When DatabaseConfig is instantiated, you will see the following:

>>> DatabaseConfig(connect_args={"sslmode": "foo", "options": "bar"}, connection_string="sqlite://")
DatabaseConfig(connection_string='sqlite://', connect_args=SQLiteDatabaseConnectArgsConfig())

>>> DatabaseConfig(connect_args={"sslmode": "foo", "options": "bar"}, connection_string="postgresql://")
DatabaseConfig(connection_string='postgresql://', connect_args=PostgreSQLDatabaseConnectArgsConfig(sslmode='foo', options='bar'))

>>> DatabaseConfig(connect_args={"sslmode": "foo", "options": "bar"}, connection_string="mssql+pyodbc://")
DatabaseConfig(connection_string='mssql+pyodbc://', connect_args=DatabaseConnectArgsConfig(sslmode='foo', options='bar'))

This, on its own, will load a TOML file that looks like this.

connection_string = "postgresql://"
[connect_args]
sslmode = "require"
options = "-c timezone=utc"

This is fine if all you need is database configuration. However, in the context of an application, we probably want many other types of configuration data. To achieve that, DatabaseConfig can be used as an attribute of another AbstractConfig subclass, like this.

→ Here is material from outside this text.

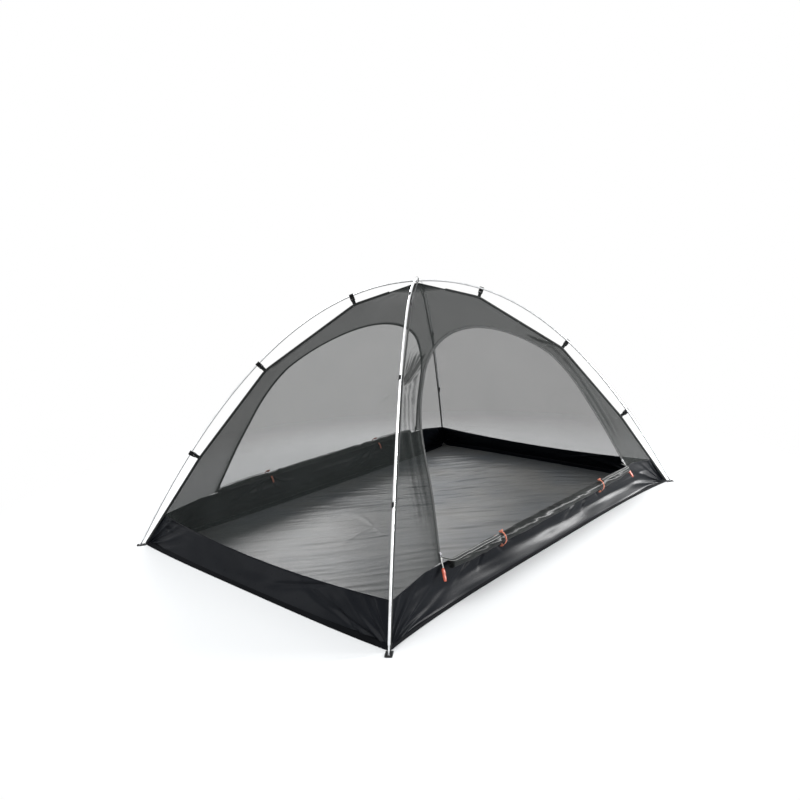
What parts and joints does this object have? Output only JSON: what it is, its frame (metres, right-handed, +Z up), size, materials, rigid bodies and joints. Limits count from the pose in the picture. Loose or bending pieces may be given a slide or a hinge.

class Config(BaseModel, AbstractConfig):
    database: DatabaseConfig

Now, we can segment database configuration information in the TOML file.

[database]
connection_string = "postgresql://"
[database.connect_args]
sslmode = "require"
options = "-c timezone=utc"

Operating on Data After Hydration

All subclasses of AbstractConfig must implement post_load(self) -> None, though the method may do nothing. The use of this method allows AbstractConfig subclasses to execute anything necessary immediately after the type is hydrated with data from a TOML file. One such instance is found here, where the class updates application environment variables for Flask's internals. This way, Flask can continue using its own configuration system while Ligare's configuration system can be used elsewhere.